La Russie "plus faible" que les États-Unis selon Barack Obama : "La traduction du ressentiment du président américain"
Le directeur d'études à l'École des hautes études en sciences sociales, Jacques Sapir, a contredit, samedi sur franceinfo, la déclaration du président américain, Barack Obama, la veille, sur une supposée supériorité des États-Unis sur la Russie.
Le président américain, Barack Obama, a affirmé vendredi 16 décembre, lors de sa dernière conférence de presse de l'année, que la Russie "est un pays plus petit [que les États-Unis], un pays plus faible. Leur économie ne produit rien, que quiconque veuille acheter, mis à part du pétrole, du gaz et des armes. Ils n'innovent pas". Un constat plein qualifié de "ressentiment", samedi 17 décembre sur franceinfo, par Jacques Sapir, directeur d’études à l’École des hautes études en sciences sociales (EHESS).
franceinfo : La Russie n'est-elle qu'une puissance politique et militaire, comme le suggère Barack Obama ?
Jacques Sapir : C'est à l'évidence la traduction du ressentiment du président américain. Quand il dit que la Russie est plus faible que les États-Unis, Vladimir Poutine le dit aussi. Mais maintenant, il faut quand même rappeler que la Russie est le premier état du monde en superficie. Cela veut dire aussi que les ressources naturelles, qui sont accumulées sur son territoire, sont très largement supérieures à ce qu'il peut y avoir dans n'importe quel autre état. Deuxièmement, l'économie russe produit du pétrole, du gaz, du bois, des métaux, mais aussi des biens manufacturés. Pour l'instant, les Russes les achètent essentiellement entre eux, parce que le consommateur russe, c'est l'ancien consommateur soviétique. Il a été privé de biens de consommation pendant de très longues années, il y a donc une fringale extrêmement importante de consommation.

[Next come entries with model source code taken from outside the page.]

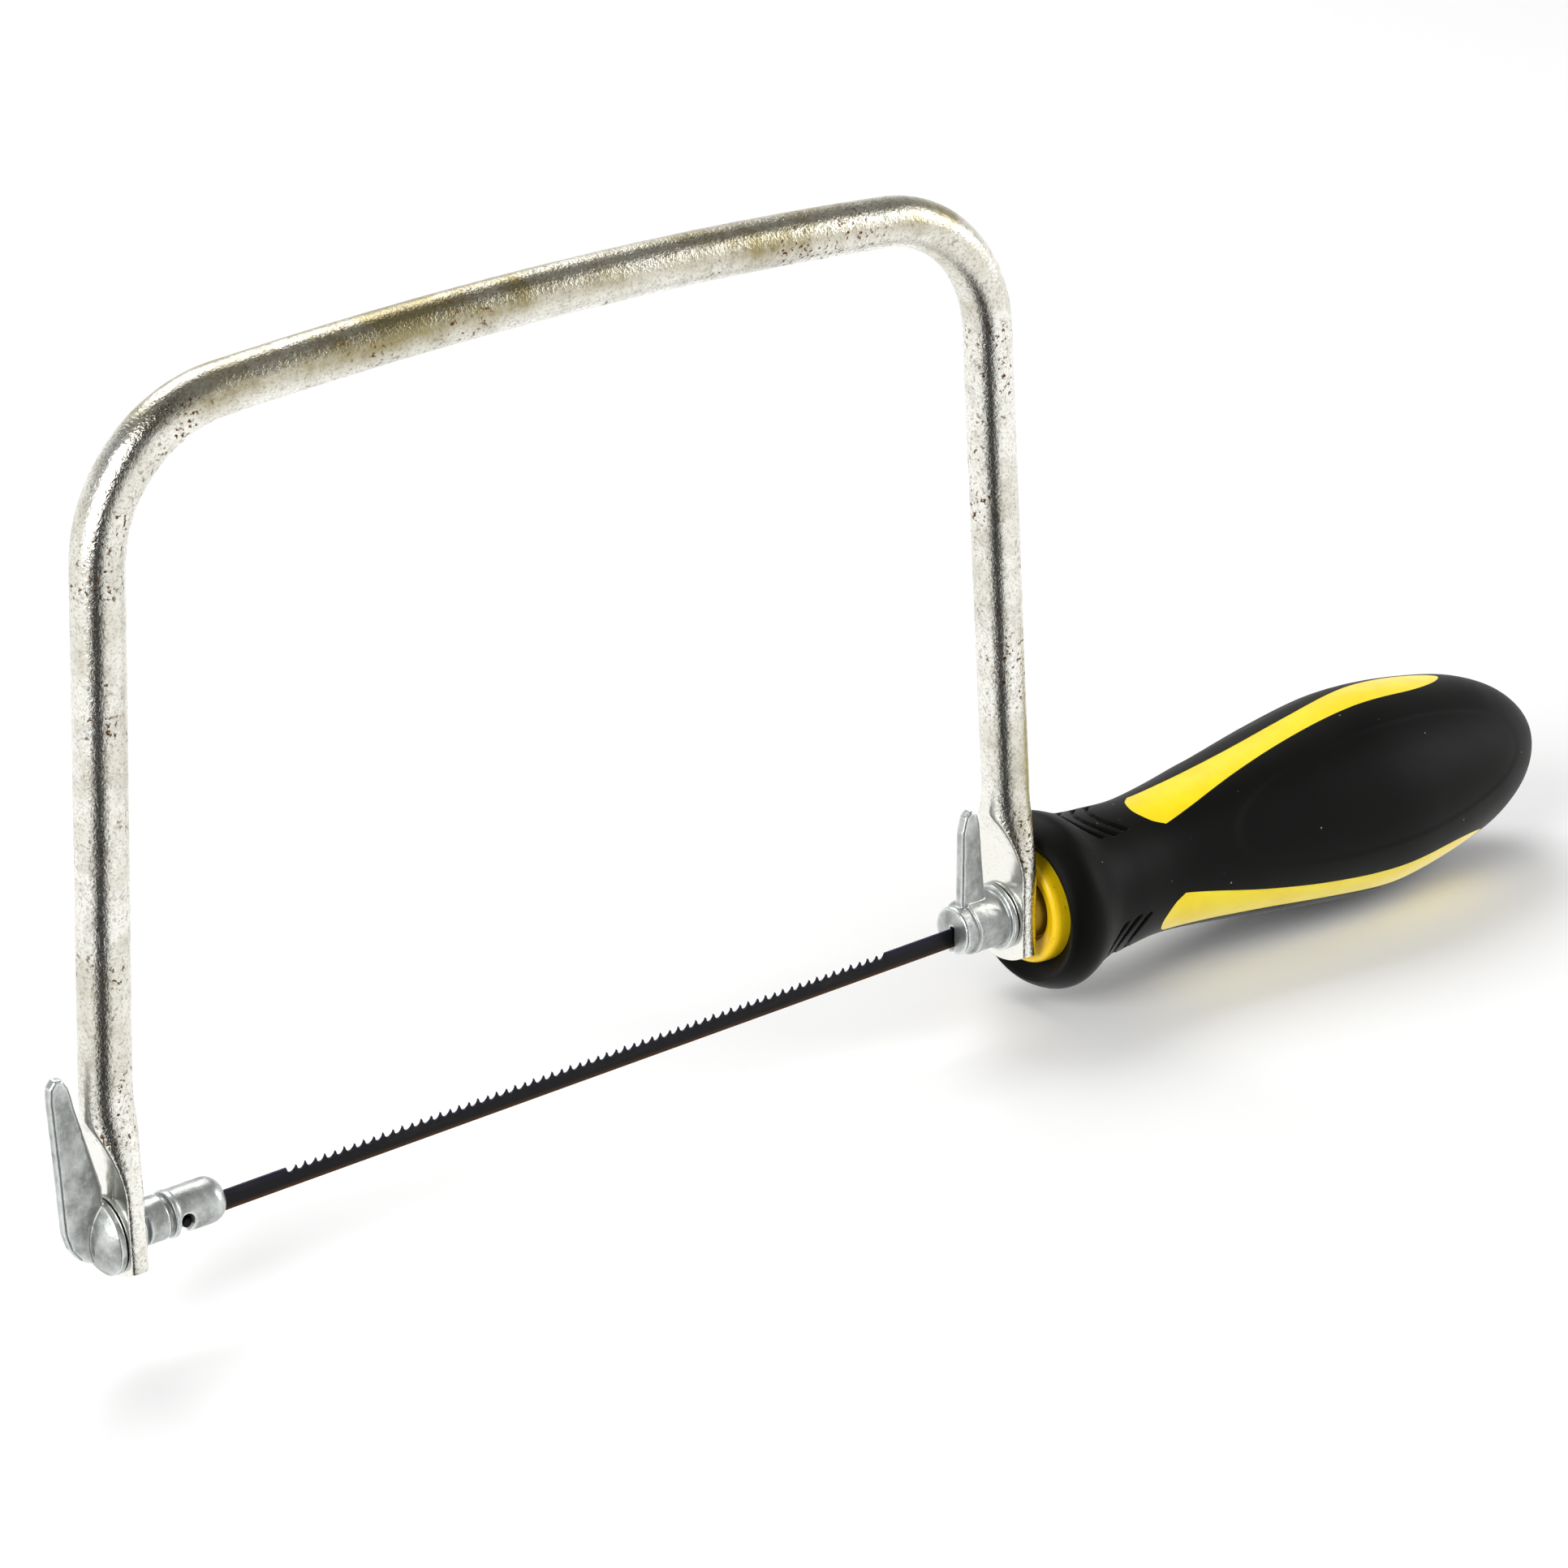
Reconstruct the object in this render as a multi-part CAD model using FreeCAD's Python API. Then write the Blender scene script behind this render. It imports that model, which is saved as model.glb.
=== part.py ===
"""Coping saw: sprung round-bar bow, pinned blade, two rotating blade holders and a screw-on handle.

Frame: millimetres, X along the blade from the toe to the handle, Z up towards the top of the bow,
Y across. The origin is on the axis of the blade holders, level with the front blade pin.
"""
import math
import os

import FreeCAD
import Part

# ---- driving dimensions, mm -------------------------------------------------
PIN_SPAN = 162.0            # between the two blade pins
BLADE_DROP = 1.2            # blade centre line below the holder axis
BLADE_WIDTH = 3.5
BLADE_THICK = 0.5
BLADE_OVERHANG = 1.2        # blade beyond each pin
TOOTH_PITCH = 1.85
TOOTH_DEPTH = 1.0
TOOTH_COUNT = 66
GULLET_START = 0.35         # flat bottom between two teeth, in pitches
GULLET_STOP = 0.60
PIN_R = 0.8
PIN_LENGTH = 5.4
PIN_EDGE = 0.15             # rounding of the pin ends

BAR_R = 4.2                 # round bar of the bow
BOW_TOP = 133.7             # bar centre line at the middle of the top
BOW_TOP_R = 830.0           # gentle arch of the top
BOW_CORNER_R = 24.0
ARM_LEAN = math.radians(3.4)
TAB_CENTRE = 90.1           # tab mid-plane from the middle of the saw
TAB_THICK = 3.0
TAB_HALF_WIDTH = 7.3
TAB_BULGE = 5.0             # half depth of the oval that the flats are pressed into
FRONT_TAB_BOTTOM = 6.4      # lowest point of each tab below the axis
REAR_TAB_BOTTOM = 8.0
TAB_END_R = 13.0
FLARE_LOW = 8.0             # full tab width below this height
FLARE_HIGH = 25.0           # full round bar above this height
SCOOP_R = 28.0              # runout of each flat into the round bar
SCOOP_Z = 8.0               # height where the runout starts

PIVOT_R = 2.5               # stem and stud where they turn in the tabs
PIVOT_CLEAR = 0.06          # radial, where one piece turns in another
FACE_GAP = 0.1              # between turning faces
SIDE_GAP = 0.3              # round the blade and its pin in the rear holder
RIVET_R = 2.1               # stem end, riveted into the head
RIVET_DEPTH = 2.0

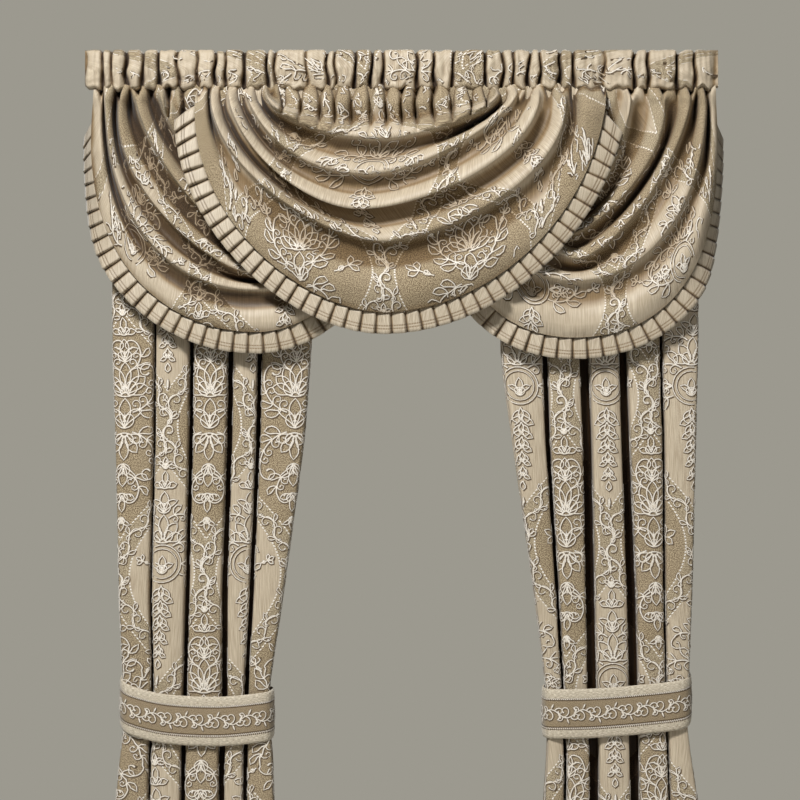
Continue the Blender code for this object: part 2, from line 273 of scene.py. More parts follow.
# Across one pleat: share of the pitch, height toward the room.
PLEAT_SHAPE = (
    (0.0, -0.3), (0.06, 0.1), (0.16, 0.35), (0.45, 0.66), (0.80, 1.0), (0.88, 0.95), (0.92, 0.5),
    (0.95, -0.4), (1.0, -0.5),
)

# Tails
Level = namedtuple("Level", "z outer gap_a gap_b gap_c gap_d inner deep")
LEFT_TAIL = [Level(*r) for r in (
    (-6, -590, -496, -420, -341, -277, -165, 24),
    (-90, -590, -497, -421, -342, -279, -168, 40),
    (-594, -586, -500, -425, -346, -287, -183, 51),
    (-784, -580, -501, -427, -349, -291, -197, 51),
    (-1104, -573, -509, -435, -359, -305, -241, 50),
    (-1284, -565, -505, -439, -359, -315, -268, 45),
    (-1344, -560, -505, -440, -361, -316, -271, 43),
    (-1424, -571, -511, -443, -365, -317, -262, 47),
    (-1520, -580, -512, -444, -366, -318, -259, 50),
    (-2134, -588, -515, -446, -370, -322, -254, 52),
)]
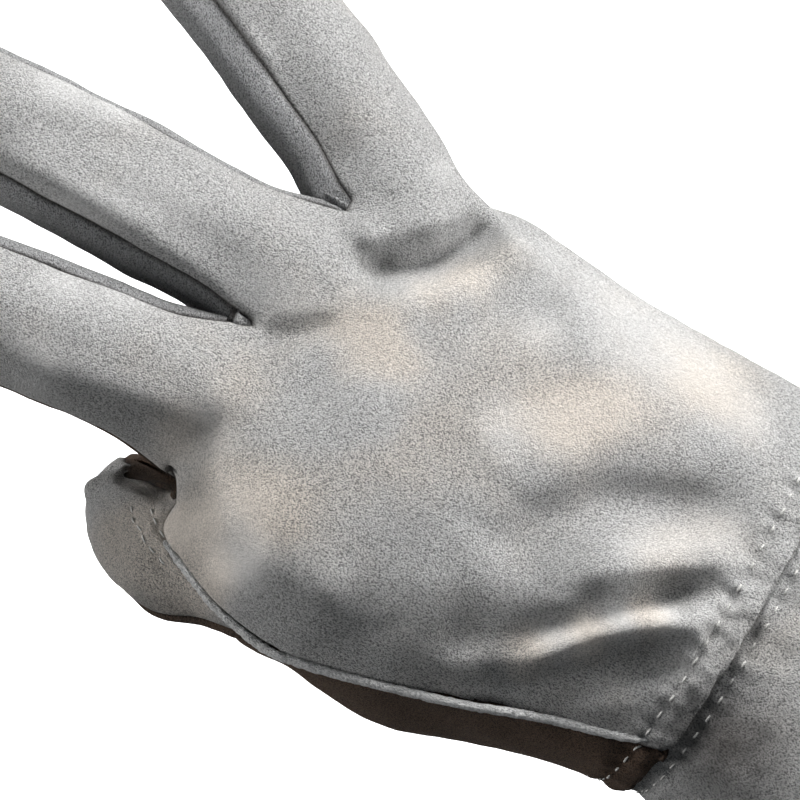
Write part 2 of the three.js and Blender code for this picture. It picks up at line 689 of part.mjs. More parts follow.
// The raised raw edge: a narrow strip that follows the side seam from the wrist to the thumb.
function buildWelt(seamLine, normals) {
  const stations = seamLine.slice(0, JOIN_ROW + 1);
  const rings = stations.map((p, i) => {
    const before = stations[Math.max(i - 1, 0)];
    const after = stations[Math.min(i + 1, stations.length - 1)];
    const along = after.clone().sub(before).normalize();
    const out = normals.get(keyOf(p));
    const across = along.clone().cross(out).normalize();
    const size = i === 0 || i === stations.length - 1 ? WELT.ends : 1;
    const half = (size * WELT.width) / 2;
    const rise = WELT.sink + size * (WELT.rise - WELT.sink);
    const corner = (a, b) => p.clone().addScaledVector(across, a).addScaledVector(out, b);
    return [
      corner(-half, WELT.sink),
      corner(half, WELT.sink),
      corner(half * 0.8, rise * 0.75),
      corner(0, rise),
      corner(-half * 0.8, rise * 0.75),
    ];
  });
  const count = rings[0].length;
  const faces = [];
  rings.slice(1).forEach((_, i) => {
    for (let j = 0; j < count; j += 1) {
      const a = i * count + j;
      const b = i * count + ((j + 1) % count);
      faces.push(a, b + count, b, a, a + count, b + count);
    }
  });
  const end = (rings.length - 1) * count;
  for (let j = 1; j + 1 < count; j += 1) {
    faces.push(0, j, j + 1);
    faces.push(end, end + j + 1, end + j);
  }
  const geometry = new THREE.BufferGeometry();
  const places = rings.flat().flatMap((p) => [p.x, p.y, p.z]);
  geometry.setAttribute("position", new THREE.Float32BufferAttribute(places, 3));
  geometry.setIndex(faces);
  geometry.computeVertexNormals();
  return geometry;
}

const back = buildPanel("back_panel", "back");
const palm = buildPanel("palm_panel", "palm");
flipped(palm.sheet);

const strips = [0, 1, 2].map((i) =>
  sideStrip(
    ["fourchette_index_middle", "fourchette_middle_ring", "fourchette_ring_little"][i],
    FINGERS[i],
    FINGERS[i + 1],
    { near: back.edges[i].last, far: back.edges[i + 1].first },
    { near: palm.edges[i].last, far: palm.edges[i + 1].first },
  ),
);

const seamColumn = (panel) => panel.rows.slice(JOIN_ROW, WEB_ROW + 1).map((row) => row[0]);
const thumbBack = thumbHalf(
  "thumb_back", seamColumn(back), 180, LIP_ANGLE, 1,
  (share) => ROOT_BOW * (1 - share ** 4),
);
const thumbFront = thumbHalf(
  "thumb_front", seamColumn(palm), 180, 360 + LIP_ANGLE, FRONT_CROWDING,
  (share) => ROOT_BOW * (1 - share) ** 3,
);
flipped(thumbFront);
const cuff = buildCuff();

const sheets = [back.sheet, palm.sheet, ...strips, thumbBack, thumbFront];
[back.sheet, palm.sheet, ...strips].forEach(evenOut);
const normals = sharedNormals(sheets);
const glove = new THREE.Group();
glove.position.x = -WRIST_CENTRE_X;

function addMesh(name, geometry, colour) {
  const mesh = new THREE.Mesh(geometry, suede(colour));
  mesh.name = name;
  glove.add(mesh);
}

sheets.forEach((sheet) => {
  const colour = sheet.name.startsWith("fourchette") ? SUEDE_SHADE : SUEDE_GREY;
  addMesh(sheet.name, thickened(sheet, normals, LEATHER, SEAM_GAP), colour);
});
addMesh("cuff", thickened(cuff, sharedNormals([cuff]), LEATHER, 0), SUEDE_GREY);
addMesh("side_welt", buildWelt(back.rows.map((row) => row[0]), normals), RAW_EDGE);

export default glove;
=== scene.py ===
import math

import bmesh
import bpy
import numpy as np
from mathutils import Matrix, Vector, kdtree, noise


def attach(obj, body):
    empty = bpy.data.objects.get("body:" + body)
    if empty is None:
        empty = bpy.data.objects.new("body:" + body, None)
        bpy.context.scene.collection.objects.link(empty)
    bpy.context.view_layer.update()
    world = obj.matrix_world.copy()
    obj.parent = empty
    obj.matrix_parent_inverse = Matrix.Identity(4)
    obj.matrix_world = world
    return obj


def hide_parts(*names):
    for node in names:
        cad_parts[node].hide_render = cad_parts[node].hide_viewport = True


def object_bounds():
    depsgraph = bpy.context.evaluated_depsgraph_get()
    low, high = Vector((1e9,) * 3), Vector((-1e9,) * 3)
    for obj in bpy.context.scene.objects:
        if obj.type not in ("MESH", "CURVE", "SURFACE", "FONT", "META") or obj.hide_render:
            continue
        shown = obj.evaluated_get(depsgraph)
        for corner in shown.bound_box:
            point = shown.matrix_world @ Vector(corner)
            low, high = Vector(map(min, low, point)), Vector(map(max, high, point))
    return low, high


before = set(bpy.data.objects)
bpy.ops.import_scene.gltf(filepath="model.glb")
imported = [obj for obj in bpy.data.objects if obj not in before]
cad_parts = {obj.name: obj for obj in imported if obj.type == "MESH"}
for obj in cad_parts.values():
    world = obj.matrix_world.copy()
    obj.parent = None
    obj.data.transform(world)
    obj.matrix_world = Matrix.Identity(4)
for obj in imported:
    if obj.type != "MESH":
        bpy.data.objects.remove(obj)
cadLow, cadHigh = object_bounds()
mm = 0.001


# the photograph's viewing angle, worked out in millimetres of the CAD frame
view = {
    "distance": 460.0,
    "pixelsPerMm": 5.4,
    "imageSize": 800.0,
    "sensorWidth": 36.0,
    "lean": 20.0,  # degrees towards the thumb side
    "gloveTurn": 32.5,  # degrees that the glove's length is turned in the picture
    "seen": (-6.0, 110.0, 0.0),  # this point lies at the pixel below
    "seenPixel": (416.0, 440.0),
}


def viewAxes():
    lean = math.radians(view["lean"])
    turn = math.radians(view["gloveTurn"])
    towards = Vector((-math.sin(lean), 0, math.cos(lean)))
    acrossGlove = Vector((-math.cos(lean), 0, -math.sin(lean)))
    alongGlove = Vector((0, 1, 0))
    right = -math.cos(turn) * alongGlove - math.sin(turn) * acrossGlove
    up = math.sin(turn) * alongGlove - math.cos(turn) * acrossGlove
    return right, up, towards


def makeCamera():
    right, up, towards = viewAxes()
    half = view["imageSize"] / 2
    offRight = (view["seenPixel"][0] - half) / view["pixelsPerMm"]
    offDown = (view["seenPixel"][1] - half) / view["pixelsPerMm"]
    target = Vector(view["seen"]) - right * offRight + up * offDown
    place = (target + towards * view["distance"]) * mm
    bpy.ops.object.camera_add()
    camera = bpy.context.object
    camera.name = "photoCamera"
    turned = Matrix((right, up, towards)).transposed().to_4x4()
    camera.matrix_world = Matrix.Translation(place) @ turned
    camera.data.sensor_width = view["sensorWidth"]
    camera.data.lens = view["sensorWidth"] * view["pixelsPerMm"] * view["distance"] / view["imageSize"]
    camera.data.clip_start = 0.02
    camera.data.clip_end = 20
    bpy.context.scene.camera = camera
    return target * mm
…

Cependant, dans le pays, les dépenses et les salaires sont gelés, et c'est très difficile pour des entreprises de s'y développer.
Vous avez des entreprises qui se développent très bien, qui continuent de croître de manière importante dans les secteurs de la machine-outil et de la mécanique. Vous avez aussi le fait que les salaires, depuis maintenant pratiquement six mois, augmentent nettement plus vite que l'inflation. Il y a, aujourd'hui, un rattrapage des salaires extrêmement important. Tout le monde s'accorde, même par exemple le dernier rapport du Fonds monétaire international (FMI) pour dire que la Russie, après avoir traversé un trou d'air en 2015, va aujourd'hui nettement mieux. Elle va connaître, très certainement, une croissance de l'ordre de 2% en 2017. C'est, grosso modo, le niveau de la croissance américaine aujourd'hui. La Russie ne se compare pas économiquement aux États-Unis, mais ce n'est pas ce qu'en décrit le président Obama. Visiblement, il est très dépité pour se laisser aller à ce type de propos.
Barack Obama a parlé de possibles sanctions et de représailles contre la Russie après les cyberattaques qui auraient perturbé l'élection présidentielle américaine.
Si on s'en tient à un avertissement économique, il est très clair que ce sera inefficace. Si on veut rentrer dans des avertissements qui ne sont pas économiques, c'est-à-dire des mesures de rétorsion diplomatiques, voire militaires, alors on prend le risque que les Russes réagissent, et qu'ils fassent eux aussi de la rétorsion. En outre, il faut savoir que, qui dit Russie, dit aussi Chine. Aujourd'hui, l'alliance entre la Russie et la Chine, même si elle n'est pas mise sur le devant de la scène, est quelque chose d'extrêmement réel. Est-ce que les États-Unis, pour des raisons essentiellement psychologiques et émotionnelles, vont chercher à punir la Russie au risque de provoquer une crise majeure avec non seulement la Russie mais aussi la Chine ? On peut franchement en douter.